Searching for the heart of the scarecrow

Naufus Ramírez-Figueroa, Obsidian Mirror, 2018. Woodcut, 40 x 40 cm.| Photo courtesy of Naufus Ramírez-Figueroa.

Corazón del espantapájaros (Heart of the Scarecrow), an upcoming art project hosted by the Audain Gallery at the SFU Jan. 17–March 9, will feature Canadian Guatemalan artist Naufus Ramirez-Figueroa in his third iteration of a serial project that originated from a 1962 Guatemalan play with the same name.

The project will exhibit some of the artist’s woodcut works but the main element will be performance art: one by the artist himself and one by students from SFU’s School for the Contemporary Arts theatre.

Third iteration of the play

For this iteration, Ramírez-Figueroa will focus on the central character and namesake of the play, and query, “Who is the Scarecrow and what is its heart?”

“What is the heart of the scarecrow is not explained in the play,” Ramirez-Figueroa says. “This will be the first project where I explore what is the heart of the scarecrow, it will be a solo show. It will be my own meditation on what is the meaning”.

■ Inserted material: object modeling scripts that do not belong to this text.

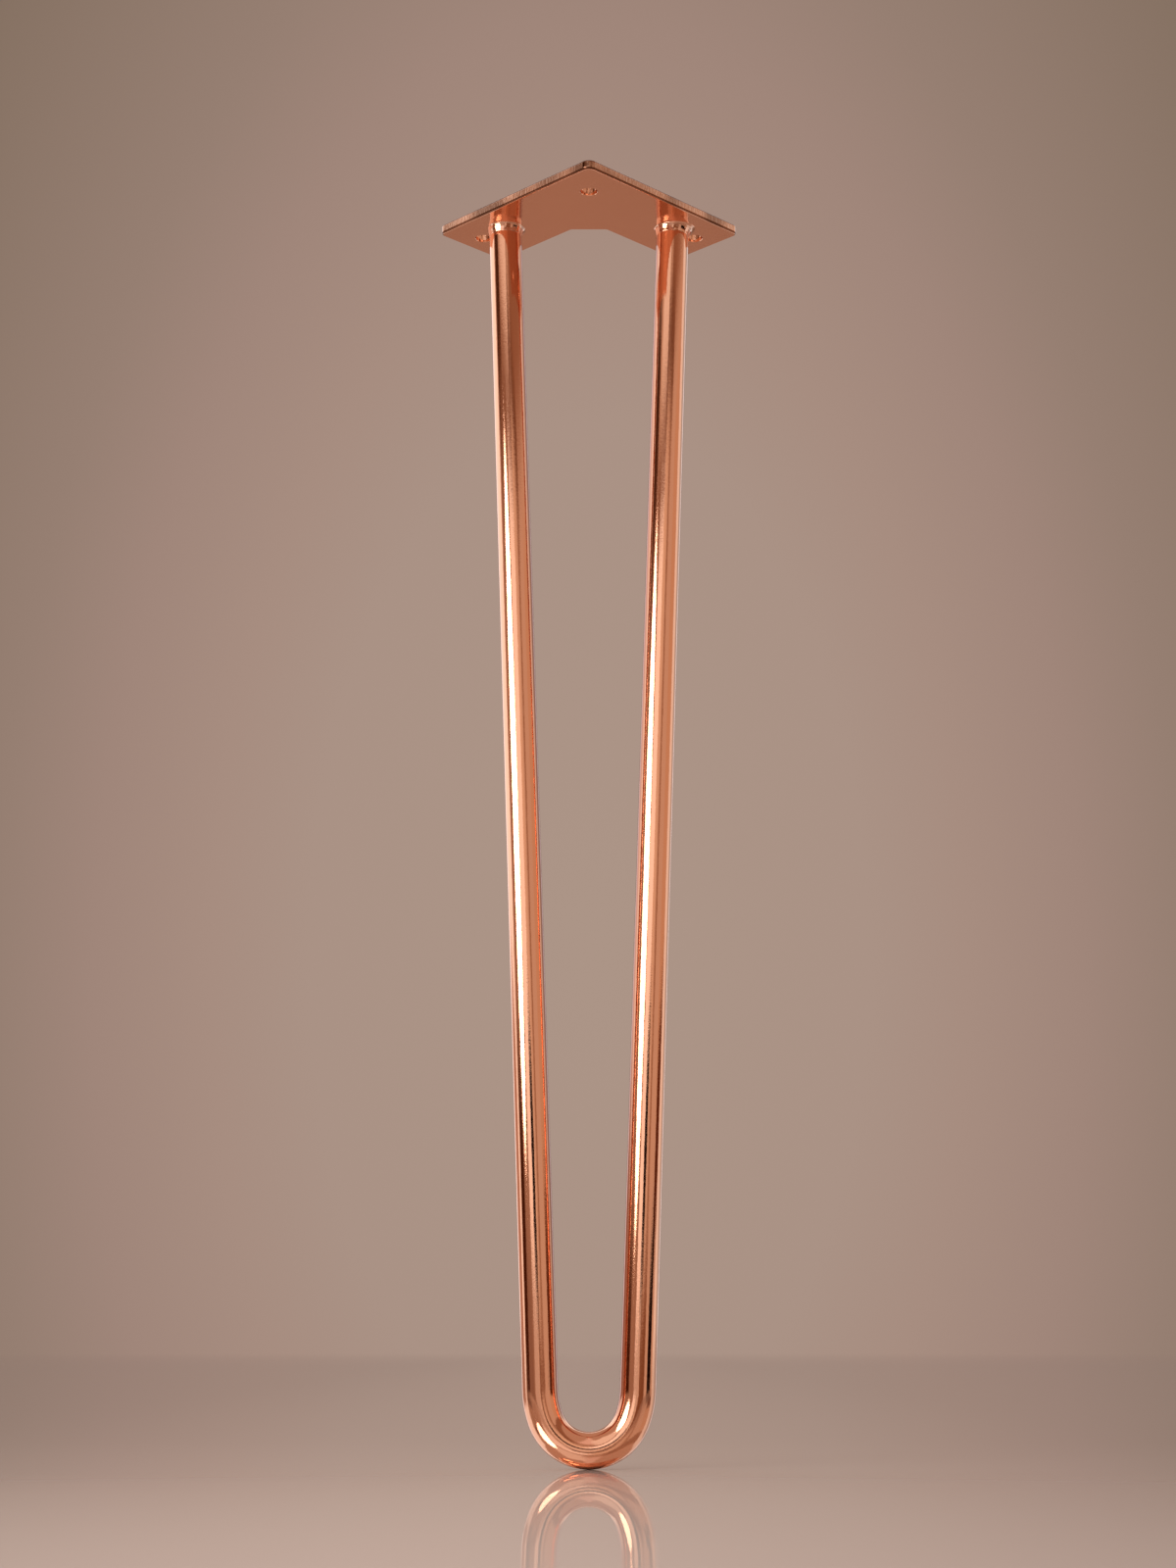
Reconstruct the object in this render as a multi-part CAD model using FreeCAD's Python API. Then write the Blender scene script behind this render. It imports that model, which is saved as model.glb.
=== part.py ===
import FreeCAD, Part
import math
import os

# Hairpin table leg: a round bar bent into a narrow U, its two ends welded under an L-shaped corner plate.
# Origin: centre of the corner screw hole on the plate's top face, which lies against the table.
# +Z is up and the leg hangs down. The plate's outer corner points along -Y, its arms run back to both
# sides at 45 degrees, and everything is mirrored about the YZ plane.

# Driving sizes, in millimetres and degrees

total_height = 450.0            # top face of the plate to the lowest point of the bend
outward_lean = 3.0              # tilt of the U towards the plate's outer corner

rod_diameter = 12.0
bend_radius = 15.2              # centre line, in the middle of the bend
bend_middle_angle = 140.0       # part of the turn that has this radius
shoulder_radius = 31.0          # centre line, where the bend opens into the straight legs

plate_thickness = 3.5
arm_length = 79.5               # outer corner, before rounding, to the end of an arm
arm_width = 32.3
inner_flat_width = 13.0         # flat that fills the inner corner
outer_corner_round = 3.2
arm_end_round = 2.5
inner_corner_round = 1.5
edge_break = 0.8                # polished-off rim of the plate, both faces

screw_line_inset = 14.2         # outer edge to the line of the screw holes and rod ends
hole_to_arm_end = 9.3           # an arm's screw hole to the end of the arm
rod_to_hole = 11.8              # a rod's end to its arm's screw hole, along the arm
screw_hole_diameter = 6.0
hole_deburr = 0.2               # chamfer of each hole on the underside

weld_leg_on_plate = 2.4
weld_leg_on_rod = 3.6
weld_hollow = 0.6               # how far the bead's face dips below a straight fillet

# Places worked out from the sizes

rod_radius = rod_diameter / 2
hole_radius = screw_hole_diameter / 2
underside = -plate_thickness
slant = math.sqrt(0.5)          # sine and cosine of the arms' 45 degrees

corner_hole_y = 2 * screw_line_inset * slant
arm_hole_from_corner = arm_length - hole_to_arm_end
rod_from_corner = arm_hole_from_corner - rod_to_hole


def on_arm(along, across):
    """Point of the right arm: distances from the outer corner along it and in from its outer edge."""
    x = (along - across) * slant
    y = (along + across) * slant - corner_hole_y
    return FreeCAD.Vector(x, y, 0)


def mirrored(point):
    return FreeCAD.Vector(-point.x, point.y, point.z)


def rounded_outline(corners):
    """Closed flat wire through (point, radius) corners, each rounded by an arc of its radius."""
    edges = []
    ends = []
    count = len(corners)
    for index in range(count):
        before = corners[index - 1][0]
        point, radius = corners[index]
        after = corners[(index + 1) % count][0]
        back = (before - point).normalize()
        ahead = (after - point).normalize()
        half_angle = back.getAngle(ahead) / 2
        setback = radius / math.tan(half_angle)
        bisector = (back + ahead).normalize()
        start = point + back * setback
        end = point + ahead * setback
        middle = point + bisector * (radius / math.sin(half_angle) - radius)
        edges.append(Part.Arc(start, middle, end).toShape())
        ends.append((start, end))
    for index in range(count):
        here = ends[index][1]
        there = ends[(index + 1) % count][0]
        edges.append(Part.LineSegment(here, there).toShape())
    return Part.Wire(Part.__sortEdges__(edges))


def plate_blank():
    """L-shaped plate with rounded corners and a flat across its inner corner, rims broken."""
    outer_corner = on_arm(0, 0)
    tip = on_arm(arm_length, 0)
    heel = on_arm(arm_length, arm_width)
    inner_corner = on_arm(arm_width, arm_width)
    flat_end = inner_corner + FreeCAD.Vector(inner_flat_width / 2, inner_flat_width / 2, 0)
    corners = [
        (outer_corner, outer_corner_round),
        (tip, arm_end_round),
        (heel, arm_end_round),
        (flat_end, inner_corner_round),
        (mirrored(flat_end), inner_corner_round),
        (mirrored(heel), arm_end_round),
        (mirrored(tip), arm_end_round),
    ]
    outline = rounded_outline(corners)
    blank = Part.Face(outline).extrude(FreeCAD.Vector(0, 0, -plate_thickness))
    rim = [edge for edge in blank.Edges if edge.BoundBox.ZLength < edge_break]
    return blank.makeFillet(edge_break, rim)


def screw_hole(centre):
    """Cutter for a through hole, with the deburring cone at the underside."""
    drill = Part.makeCylinder(hole_radius, plate_thickness * 3, centre + FreeCAD.Vector(0, 0, underside * 2))
    cone_base = centre + FreeCAD.Vector(0, 0, underside - hole_deburr)
    cone = Part.makeCone(hole_radius + 2 * hole_deburr, hole_radius, 2 * hole_deburr, cone_base)
    return drill.fuse(cone)


def mounting_plate():
    arm_hole = on_arm(arm_hole_from_corner, screw_line_inset)
    corner_hole = on_arm(screw_line_inset, screw_line_inset)
    plate = plate_blank()
    for centre in (corner_hole, arm_hole, mirrored(arm_hole)):
        plate = plate.cut(screw_hole(centre))
    return plate


# The U lies in a plane that leans about X. A point of it is given by its distance across
# and its distance up that plane from the centre line's lowest point.

lean = math.radians(outward_lean)
rod_top = on_arm(rod_from_corner, screw_line_inset)
foot_z = rod_radius - total_height
rise = (underside - foot_z) / math.cos(lean)
foot_y = rod_top.y - rise * math.sin(lean)
upward = FreeCAD.Vector(0, math.sin(lean), math.cos(lean))


def in_leg_plane(across, up):
    return FreeCAD.Vector(across, foot_y, foot_z) + upward * up


def legs_taper():
    """Angle of the right leg from upright: it is tangent to its shoulder and ends at the rod's place."""
    half_middle = math.radians(bend_middle_angle) / 2
    shoulder_across = (bend_radius - shoulder_radius) * math.sin(half_middle)
    shoulder_up = bend_radius - (bend_radius - shoulder_radius) * math.cos(half_middle)
    to_top_across = rod_top.x - shoulder_across
    to_top_up = rise - shoulder_up
    reach = math.hypot(to_top_across, to_top_up)
    taper = math.atan2(to_top_across, to_top_up) - math.asin(shoulder_radius / reach)
    return taper, shoulder_across, shoulder_up


def hairpin_path():
    """Half of the centre line: middle arc from the lowest point, shoulder arc and straight leg."""
    taper, shoulder_across, shoulder_up = legs_taper()
    half_middle = math.radians(bend_middle_angle) / 2

    def on_middle(turn):
        return in_leg_plane(bend_radius * math.sin(turn), bend_radius * (1 - math.cos(turn)))

    def on_shoulder(turn):
        across = shoulder_across + shoulder_radius * math.sin(turn)
        up = shoulder_up - shoulder_radius * math.cos(turn)
        return in_leg_plane(across, up)

    leg_turn = math.pi / 2 - taper
    middle_arc = Part.Arc(on_middle(0), on_middle(half_middle / 2), on_middle(half_middle))
    shoulder_middle = (half_middle + leg_turn) / 2
    shoulder_arc = Part.Arc(on_middle(half_middle), on_shoulder(shoulder_middle), on_shoulder(leg_turn))
    leg_start = on_shoulder(leg_turn)
    leg_end = in_leg_plane(rod_top.x, rise)
    past_plate = leg_end + (leg_end - leg_start).normalize() * rod_diameter
    leg = Part.LineSegment(leg_start, past_plate)
    return Part.Wire([middle_arc.toShape(), shoulder_arc.toShape(), leg.toShape()])


def below_plate(shape):
    """What is left of a shape below the plate's underside."""
    size = total_height
    slab = Part.makeBox(size, size, size, FreeCAD.Vector(-size / 2, rod_top.y - size / 2, underside))
    return shape.cut(slab)


def hairpin_rod():
    """One bar, swept along the centre line and mirrored, both ends cut flush with the plate."""
    section = Part.Circle(in_leg_plane(0, 0), FreeCAD.Vector(1, 0, 0), rod_radius)
    profile = Part.Wire([section.toShape()])
    half = hairpin_path().makePipeShell([profile], True, False)
    other_half = half.mirror(FreeCAD.Vector(0, 0, 0), FreeCAD.Vector(1, 0, 0))
    return below_plate(half.fuse(other_half).removeSplitter())


def right_weld_bead():
    """Hollow-faced fillet weld round the right rod's end, its toe on the plate's underside."""
    taper = legs_taper()[0]
    axis = in_leg_plane(math.sin(taper), math.cos(taper)) - in_leg_plane(0, 0)
    centre = in_leg_plane(rod_top.x, rise)
    outward = FreeCAD.Vector(0, 1, 0).cross(axis).normalize()
    overrun = weld_leg_on_plate     # stretch above the underside, trimmed off with the tilt

    def at(radius, height):
        return centre + outward * radius + axis * height

    toe_radius = rod_radius + weld_leg_on_plate
    lower = at(rod_radius, -weld_leg_on_rod)
    toe = at(toe_radius, 0)
    chord = toe - lower
    inwards = (at(0, 0) - at(1, 0)) * chord.dot(axis) + axis * chord.dot(outward)
    dip = (lower + toe) * 0.5 + inwards.normalize() * weld_hollow
    face = Part.Arc(lower, dip, toe)
    toe_top = at(toe_radius, overrun)
    bore_top = at(rod_radius, overrun)
    sides = [Part.LineSegment(toe, toe_top), Part.LineSegment(toe_top, bore_top), Part.LineSegment(bore_top, lower)]
    profile = Part.Face(Part.Wire([face.toShape()] + [side.toShape() for side in sides]))
    return below_plate(profile.revolve(centre, axis, 360))


def left_weld_bead():
    return right_weld_bead().mirror(FreeCAD.Vector(0, 0, 0), FreeCAD.Vector(1, 0, 0))


pieces = {
    "mounting_plate": mounting_plate,
    "hairpin_rod": hairpin_rod,
    "left_weld_bead": left_weld_bead,
    "right_weld_bead": right_weld_bead,
}

os.makedirs("parts", exist_ok=True)
for name, make in pieces.items():
    made = make()
    solid = made.Solids[0]
    solid.exportStep("parts/" + name + ".step")
    print(name, "solids", len(made.Solids), "valid", solid.isValid(), "volume", round(solid.Volume, 1))
print("taper of each leg in degrees", round(math.degrees(legs_taper()[0]), 2))
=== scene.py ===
import bpy
import math
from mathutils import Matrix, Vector


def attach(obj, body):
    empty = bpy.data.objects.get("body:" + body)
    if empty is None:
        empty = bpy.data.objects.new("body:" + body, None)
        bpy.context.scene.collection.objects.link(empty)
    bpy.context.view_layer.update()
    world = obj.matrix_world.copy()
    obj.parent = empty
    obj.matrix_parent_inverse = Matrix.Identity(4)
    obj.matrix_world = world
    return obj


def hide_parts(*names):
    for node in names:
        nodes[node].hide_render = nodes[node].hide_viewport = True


# Copper-plated hairpin table leg, standing on its bend on a taupe studio floor.
# Metres throughout. The leg's corner points at the camera (-Y), the table side of the plate is at z = 0.

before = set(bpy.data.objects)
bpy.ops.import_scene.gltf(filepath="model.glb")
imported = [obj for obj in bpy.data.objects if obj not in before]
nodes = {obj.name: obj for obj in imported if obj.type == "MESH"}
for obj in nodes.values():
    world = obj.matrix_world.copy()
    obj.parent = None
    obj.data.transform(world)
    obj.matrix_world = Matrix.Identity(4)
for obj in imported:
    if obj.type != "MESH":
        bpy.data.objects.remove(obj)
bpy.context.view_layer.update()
mm = 0.001
print("frame loaded:", sorted(nodes))


def rgb(code):
    # sRGB hex to the linear values that Blender's sockets take
    parts = [int(code[i:i + 2], 16) / 255 for i in (0, 2, 4)]
    return [p / 12.92 if p <= 0.04045 else ((p + 0.055) / 1.055) ** 2.4 for p in parts] + [1.0]


def addNode(tree, kind, settings=None, **inputs):
    # one node: settings are its own properties, inputs its sockets, set to a value or linked from another socket
    node = tree.nodes.new(kind)
    for name, value in (settings or {}).items():
        setattr(node, name, value)
    for name, value in inputs.items():
        key = int(name[1:]) if name[0] == "i" and name[1:].isdigit() else name.replace("_", " ")
        socket = node.inputs[key]
        if isinstance(value, bpy.types.NodeSocket):
            tree.links.new(value, socket)
        else:
            socket.default_value = value
    return node


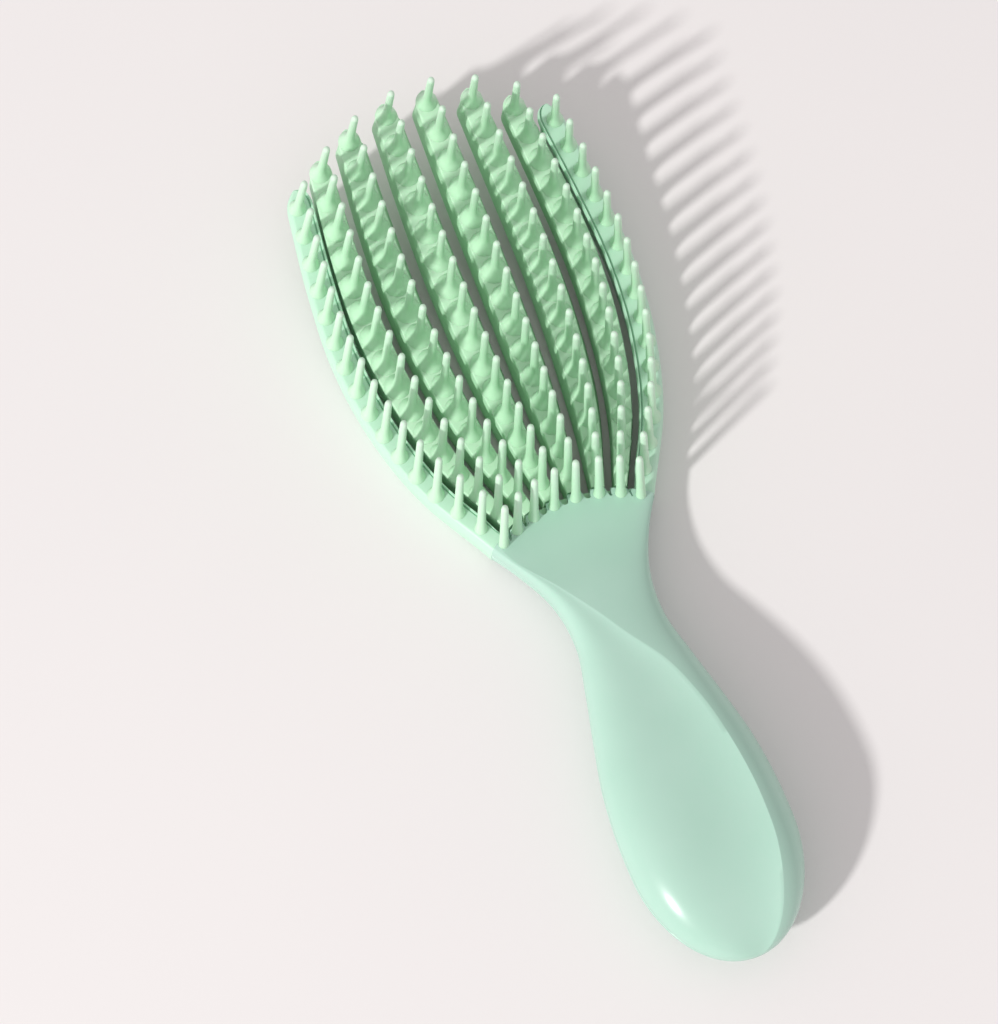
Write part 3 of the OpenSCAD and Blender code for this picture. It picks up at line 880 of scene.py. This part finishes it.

The artist explains that the original play, with all the power figures in clown faces, could take place in any country; however, it does have special elements that echoed political and historical situations that occurred in Guatemala. The play was reinterpreted in 1975 by students at El teatro de la Universidad Popular de Guatemala and provoked one of the most severe censorships of the arts during the Guatemalan Civil War (1960–1966). The 1975 performance inspired the artist to further reinterpret the original script in his own art works.

Ramirez-Figueroa says that although the play has inspired other artists, he himself has never been able to grasp the play’s heart.

“It has never really congealed into something that I can say this is what it is all about. That is why I am still working on it. I explore different aspects of it. It will be more an improvised performance.”

The first iteration he says, was a series of etchings, also shown by SFU a few years ago. From the etchings, he was invited to the Sao Paulo Biennial in 2016 to produce a performance.

SFU students will perform their own interpretation of the play based on an English translation of the original script in the gallery in tandem with Ramírez-Figueroa’s performances.

“This series of performances will be part of the PuSh International Performing Arts Festival, and we hope to offer a specific way of experiencing art at the gallery,” says Amy Kazymerchyk, curator at the Audain Gallery.

A multi-dimensional artist

Ramirez-Figueroa, grew up in Vancouver, earning a BFA from Emily Carr University and an MFA from the School of the Art Institute of Chicago. He works with multiple mediums but does most of his works in three dimensional spaces such as sculptures, installations and performances. He is a recipient of the Mies van der Rohe Award in 2017 and a DAAD fellowship in Berlin in 2015 to 2016.

Often drawing from literary and poetic sources, as well as collaborating with field experts, the artist is intensely curious.

“I constantly have things floating around in my head. Why are things the way they are? Why am I in a particular part of the world? Why this? Why that? The answers are always complicated and interesting to research,” Ramírez-Figueroa says, shedding lights on his creative process.